Exercise objective — Can the data below be echoed back word for word?

####################

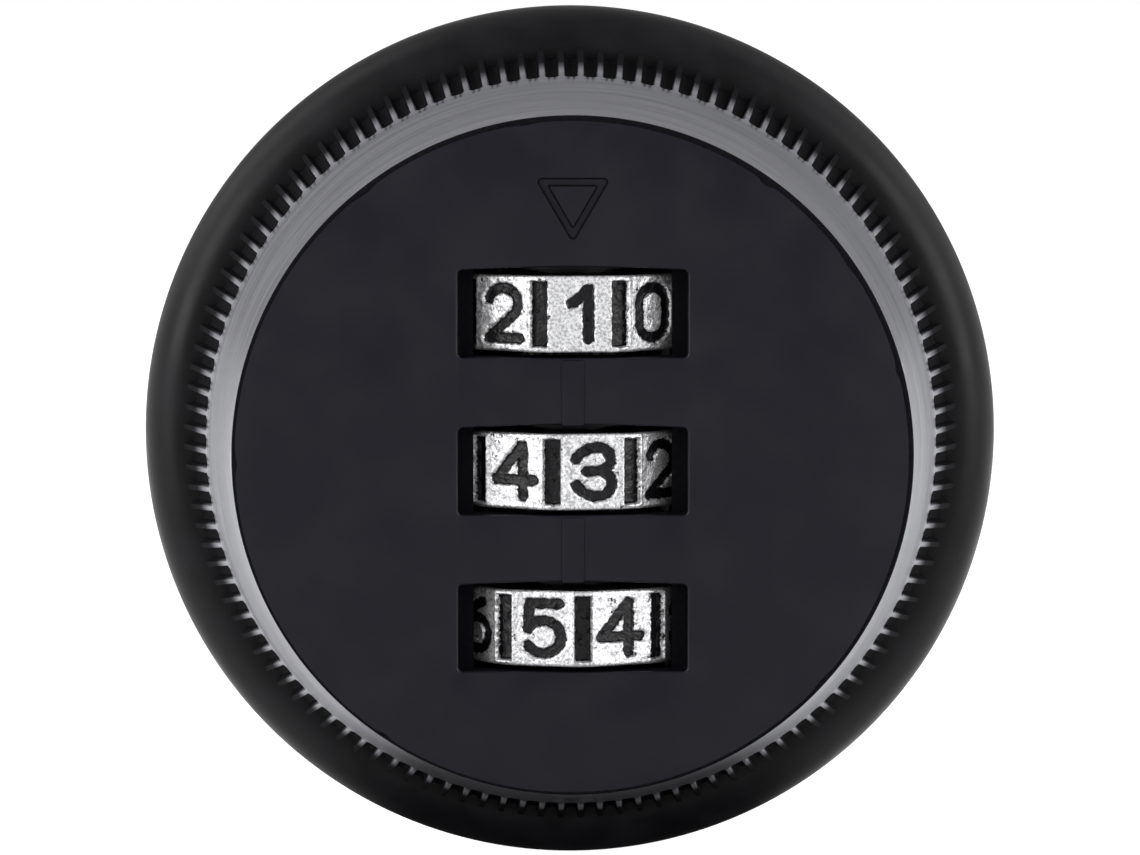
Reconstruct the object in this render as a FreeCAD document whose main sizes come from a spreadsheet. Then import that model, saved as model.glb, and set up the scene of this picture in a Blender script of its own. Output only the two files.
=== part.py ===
import FreeCAD, Part
import math
import os
from types import SimpleNamespace

import Sketcher

# Keyless combination cam lock: a round head with a knurled knob, three ten-digit
# dials behind windows, and a threaded barrel that carries a cam at its back.
#
# Frame: +Z is up, the lock's axis is Y, the face looks along -Y, and the back of the
# flange lies on the plane Y = 0. A height is measured from that plane towards the
# face, and a depth from it towards the back. Lengths are in millimetres.

SIZES = {
    # Dials
    "dial_radius": 5.95,
    "dial_width": 3.43,
    "dial_edge": 0.25,
    "dial_flat_depth": 0.18,
    "dial_pitch": 7.08,
    "dial_centre": -0.65,
    "dial_back_gap": 0.25,
    "dial_proud": 0.35,
    "digit_count": 10,
    "grip_width": 0.78,
    "grip_depth": 0.42,
    "grip_end": 0.24,
    "top_dial_angle": 3.0,
    "middle_dial_angle": 8.8,
    "bottom_dial_angle": 22.4,
    "detent_width": 0.685,
    "scallop_radius": 0.7,
    "scallop_inset": 0.3,
    # Spindle and clutch sleeves
    "spindle_radius": 1.5,
    "spindle_chamfer": 0.3,
    "spindle_gap": 0.1,
    "sleeve_wall": 0.8,
    "tube_gap": 0.1,
    "lug_ring_wall": 0.7,
    "lug_height": 0.65,
    "lug_width": 0.6,
    "lug_gap": 0.15,
    "lug_end_gap": 0.1,
    "socket_depth": 0.965,
    "gate_disc_gap": 0.15,
    "gate_disc_thickness": 0.8,
    "gate_width": 2.0,
    "gate_depth": 0.8,
    "sleeve_end_gap": 0.05,
    "reset_travel": 1.1,
    "spindle_end_gap": 0.2,
    "collar_radius": 2.3,
    "collar_thickness": 0.75,
    "plunger_radius": 1.0,
    "plunger_reach": 1.4,
    "plunger_gap": 0.15,
    "clutch_spring_room": 2.905,
    "clutch_coil_gap": 0.325,
    "clutch_wire": 0.45,
    "clutch_turns": 3.5,
    "spring_end_gap": 0.05,
    # Knob cover
    "skirt_wall": 1.2,
    "skirt_gap": 0.3,
    "cover_gap": 0.3,
    "face_wall": 1.6,
    "inner_gap": 0.15,
    "knurl_length": 3.3,
    "knurl_taper": 1.27,
    "band_taper": 1.51,
    "face_edge_chamfer": 0.12,
    "knurl_count": 120,
    "groove_width": 0.62,
    "groove_depth": 0.5,
    "window_width": 10.3,
    "window_height": 3.92,
    "arrow_width": 3.08,
    "arrow_height": 2.5,
    "arrow_top": 12.18,
    "arrow_line": 0.22,
    "arrow_depth": 0.18,
    "index_width": 1.0,
    "index_relief": 0.06,
    # Rotor and its cradle
    "rotor_gap": 0.2,
    "rotor_thickness": 1.4,
    "rotor_side_gap": 0.6,
    "stem_radius": 6.5,
    "stem_gap": 0.1,
    "stem_end_gap": 0.1,
    "square_side": 7.5,
    "square_gap": 0.05,
    "square_end_gap": 0.1,
    "thread_radius": 3.0,
    "thread_depth": 11.0,
    "cradle_half_width": 5.0,
    "arch_half_width": 3.4,
    "arch_thickness": 1.2,
    "arch_tunnel": 1.7,
    "arch_wall": 0.8,
    "rib_thickness": 0.7,
    "rib_gap": 0.1,
    # Screws that hold the cover on the rotor
    "screw_radius": 1.25,
    "screw_clearance": 0.1,
    "screw_head_radius": 2.1,
    "screw_head_height": 0.8,
    "screw_slot_width": 0.4,
    "screw_slot_depth": 0.4,
    "screw_bite": 5.8,
    "boss_radius": 2.5,
    "boss_gap": 1.55,
    # Detent leaf springs
    "leaf_thickness": 0.2,
    "leaf_width": 0.5,
    "leaf_tip": 1.2,
    "leaf_foot": 1.6,
    "leaf_bump_radius": 0.5,
    # Locking plate, its springs and its ramps
    "plate_lift": 0.7,
    "plate_gap": 0.15,
    "plate_thickness": 0.8,
    "plate_width": 3.0,
    "plate_side_gap": 0.25,
    "finger_width": 1.6,
    "finger_thickness": 0.7,
    "finger_gap": 0.2,
    "foot_width": 1.2,
    "foot_thickness": 0.8,
    "foot_gap": 0.05,
    "ramp_side_gap": 0.15,
    "ramp_lead": 5.0,
    "plate_coil_radius": 0.85,
    "plate_wire": 0.3,
    "plate_turns": 3.5,
    # Flange and barrel of the housing
    "flange_wall": 4.0,
    "flange_height": 4.3,
    "flange_front_round": 1.9,
    "flange_back_chamfer": 1.0,
    "floor_height": 1.6,
    "barrel_wall": 2.9,
    "barrel_flat_depth": 1.5,
    "barrel_length": 21.2,
    "barrel_chamfer": 0.6,
    "turn_angle": 90.0,
    # Washers, cam and nut at the back
    "thrust_width": 2.5,
    "thrust_thickness": 0.5,
    "thrust_seat_depth": 0.4,
    "thrust_side_gap": 0.2,
    "stop_seat_recess": 1.2,
    "stop_overlap": 0.4,
    "stop_side_gap": 0.2,
    "stop_tab_width": 3.0,
    "stop_angle_gap": 0.8,
    "cam_gap": 0.2,
    "cam_thickness": 2.0,
    "cam_head_radius": 8.5,
    "cam_reach": 21.5,
    "cam_width": 11.0,
    "cam_corner": 2.0,
    "cam_washer_radius": 6.5,
    "cam_washer_thickness": 0.8,
    "cam_washer_split": 0.4,
    "cam_screw_flats": 10.0,
    "cam_screw_head": 3.6,
    "cam_screw_length": 9.0,
    "cam_screw_gap": 0.05,
    "head_chamfer": 0.5,
    "panel_thickness": 10.0,
    "lock_washer_width": 3.1,
    "lock_washer_thickness": 0.9,
    "lock_washer_teeth": 16,
    "lock_washer_tooth_width": 1.3,
    "lock_washer_tooth_depth": 1.2,
    "nut_wall": 2.5,
    "nut_thickness": 4.0,
    "nut_chamfer": 0.8,
    "nut_gap": 0.05,
}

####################

Written response —
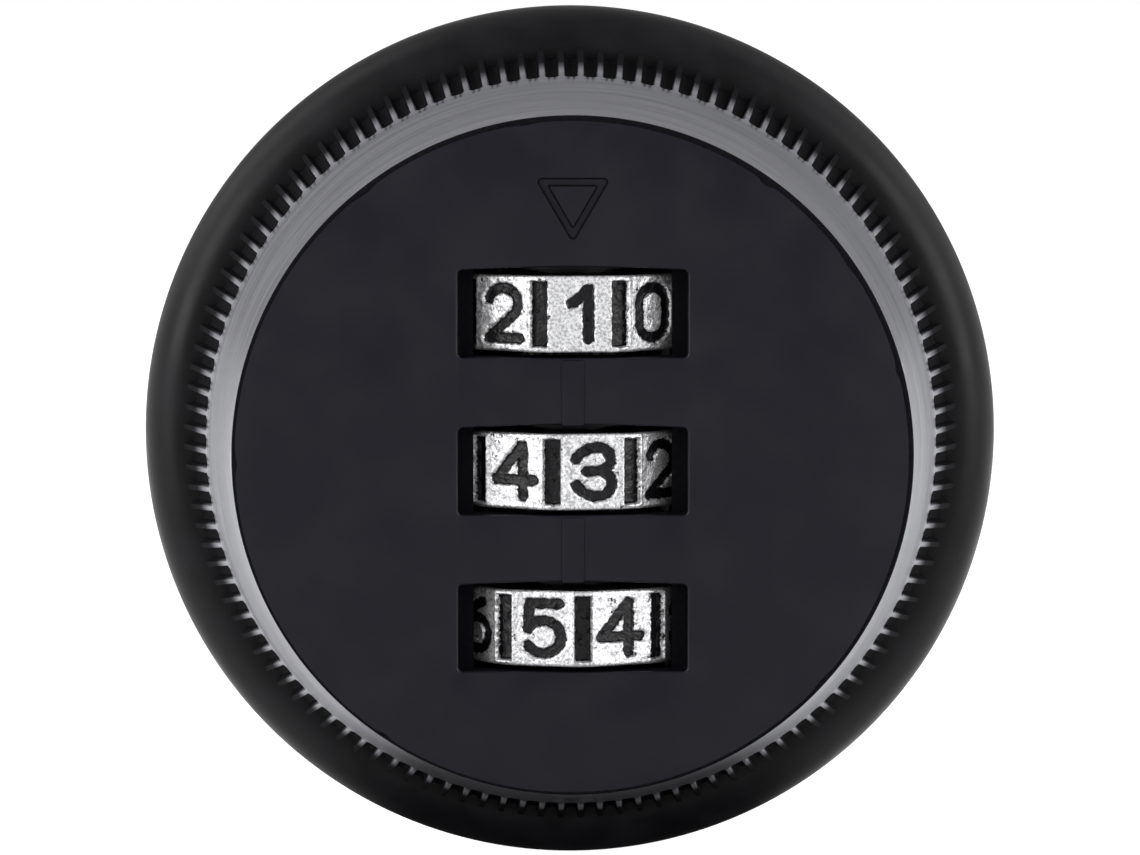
Reconstruct the object in this render as a FreeCAD document whose main sizes come from a spreadsheet. Then import that model, saved as model.glb, and set up the scene of this picture in a Blender script of its own. Output only the two files.
=== part.py ===
import FreeCAD, Part
import math
import os
from types import SimpleNamespace

import Sketcher

# Keyless combination cam lock: a round head with a knurled knob, three ten-digit
# dials behind windows, and a threaded barrel that carries a cam at its back.
#
# Frame: +Z is up, the lock's axis is Y, the face looks along -Y, and the back of the
# flange lies on the plane Y = 0. A height is measured from that plane towards the
# face, and a depth from it towards the back. Lengths are in millimetres.

SIZES = {
    # Dials
    "dial_radius": 5.95,
    "dial_width": 3.43,
    "dial_edge": 0.25,
    "dial_flat_depth": 0.18,
    "dial_pitch": 7.08,
    "dial_centre": -0.65,
    "dial_back_gap": 0.25,
    "dial_proud": 0.35,
    "digit_count": 10,
    "grip_width": 0.78,
    "grip_depth": 0.42,
    "grip_end": 0.24,
    "top_dial_angle": 3.0,
    "middle_dial_angle": 8.8,
    "bottom_dial_angle": 22.4,
    "detent_width": 0.685,
    "scallop_radius": 0.7,
    "scallop_inset": 0.3,
    # Spindle and clutch sleeves
    "spindle_radius": 1.5,
    "spindle_chamfer": 0.3,
    "spindle_gap": 0.1,
    "sleeve_wall": 0.8,
    "tube_gap": 0.1,
    "lug_ring_wall": 0.7,
    "lug_height": 0.65,
    "lug_width": 0.6,
    "lug_gap": 0.15,
    "lug_end_gap": 0.1,
    "socket_depth": 0.965,
    "gate_disc_gap": 0.15,
    "gate_disc_thickness": 0.8,
    "gate_width": 2.0,
    "gate_depth": 0.8,
    "sleeve_end_gap": 0.05,
    "reset_travel": 1.1,
    "spindle_end_gap": 0.2,
    "collar_radius": 2.3,
    "collar_thickness": 0.75,
    "plunger_radius": 1.0,
    "plunger_reach": 1.4,
    "plunger_gap": 0.15,
    "clutch_spring_room": 2.905,
    "clutch_coil_gap": 0.325,
    "clutch_wire": 0.45,
    "clutch_turns": 3.5,
    "spring_end_gap": 0.05,
    # Knob cover
    "skirt_wall": 1.2,
    "skirt_gap": 0.3,
    "cover_gap": 0.3,
    "face_wall": 1.6,
    "inner_gap": 0.15,
    "knurl_length": 3.3,
    "knurl_taper": 1.27,
    "band_taper": 1.51,
    "face_edge_chamfer": 0.12,
    "knurl_count": 120,
    "groove_width": 0.62,
    "groove_depth": 0.5,
    "window_width": 10.3,
    "window_height": 3.92,
    "arrow_width": 3.08,
    "arrow_height": 2.5,
    "arrow_top": 12.18,
    "arrow_line": 0.22,
    "arrow_depth": 0.18,
    "index_width": 1.0,
    "index_relief": 0.06,
    # Rotor and its cradle
    "rotor_gap": 0.2,
    "rotor_thickness": 1.4,
    "rotor_side_gap": 0.6,
    "stem_radius": 6.5,
    "stem_gap": 0.1,
    "stem_end_gap": 0.1,
    "square_side": 7.5,
    "square_gap": 0.05,
    "square_end_gap": 0.1,
    "thread_radius": 3.0,
    "thread_depth": 11.0,
    "cradle_half_width": 5.0,
    "arch_half_width": 3.4,
    "arch_thickness": 1.2,
    "arch_tunnel": 1.7,
    "arch_wall": 0.8,
    "rib_thickness": 0.7,
    "rib_gap": 0.1,
    # Screws that hold the cover on the rotor
    "screw_radius": 1.25,
    "screw_clearance": 0.1,
    "screw_head_radius": 2.1,
    "screw_head_height": 0.8,
    "screw_slot_width": 0.4,
    "screw_slot_depth": 0.4,
    "screw_bite": 5.8,
    "boss_radius": 2.5,
    "boss_gap": 1.55,
    # Detent leaf springs
    "leaf_thickness": 0.2,
    "leaf_width": 0.5,
    "leaf_tip": 1.2,
    "leaf_foot": 1.6,
    "leaf_bump_radius": 0.5,
    # Locking plate, its springs and its ramps
    "plate_lift": 0.7,
    "plate_gap": 0.15,
    "plate_thickness": 0.8,
    "plate_width": 3.0,
    "plate_side_gap": 0.25,
    "finger_width": 1.6,
    "finger_thickness": 0.7,
    "finger_gap": 0.2,
    "foot_width": 1.2,
    "foot_thickness": 0.8,
    "foot_gap": 0.05,
    "ramp_side_gap": 0.15,
    "ramp_lead": 5.0,
    "plate_coil_radius": 0.85,
    "plate_wire": 0.3,
    "plate_turns": 3.5,
    # Flange and barrel of the housing
    "flange_wall": 4.0,
    "flange_height": 4.3,
    "flange_front_round": 1.9,
    "flange_back_chamfer": 1.0,
    "floor_height": 1.6,
    "barrel_wall": 2.9,
    "barrel_flat_depth": 1.5,
    "barrel_length": 21.2,
    "barrel_chamfer": 0.6,
    "turn_angle": 90.0,
    # Washers, cam and nut at the back
    "thrust_width": 2.5,
    "thrust_thickness": 0.5,
    "thrust_seat_depth": 0.4,
    "thrust_side_gap": 0.2,
    "stop_seat_recess": 1.2,
    "stop_overlap": 0.4,
    "stop_side_gap": 0.2,
    "stop_tab_width": 3.0,
    "stop_angle_gap": 0.8,
    "cam_gap": 0.2,
    "cam_thickness": 2.0,
    "cam_head_radius": 8.5,
    "cam_reach": 21.5,
    "cam_width": 11.0,
    "cam_corner": 2.0,
    "cam_washer_radius": 6.5,
    "cam_washer_thickness": 0.8,
    "cam_washer_split": 0.4,
    "cam_screw_flats": 10.0,
    "cam_screw_head": 3.6,
    "cam_screw_length": 9.0,
    "cam_screw_gap": 0.05,
    "head_chamfer": 0.5,
    "panel_thickness": 10.0,
    "lock_washer_width": 3.1,
    "lock_washer_thickness": 0.9,
    "lock_washer_teeth": 16,
    "lock_washer_tooth_width": 1.3,
    "lock_washer_tooth_depth": 1.2,
    "nut_wall": 2.5,
    "nut_thickness": 4.0,
    "nut_chamfer": 0.8,
    "nut_gap": 0.05,
}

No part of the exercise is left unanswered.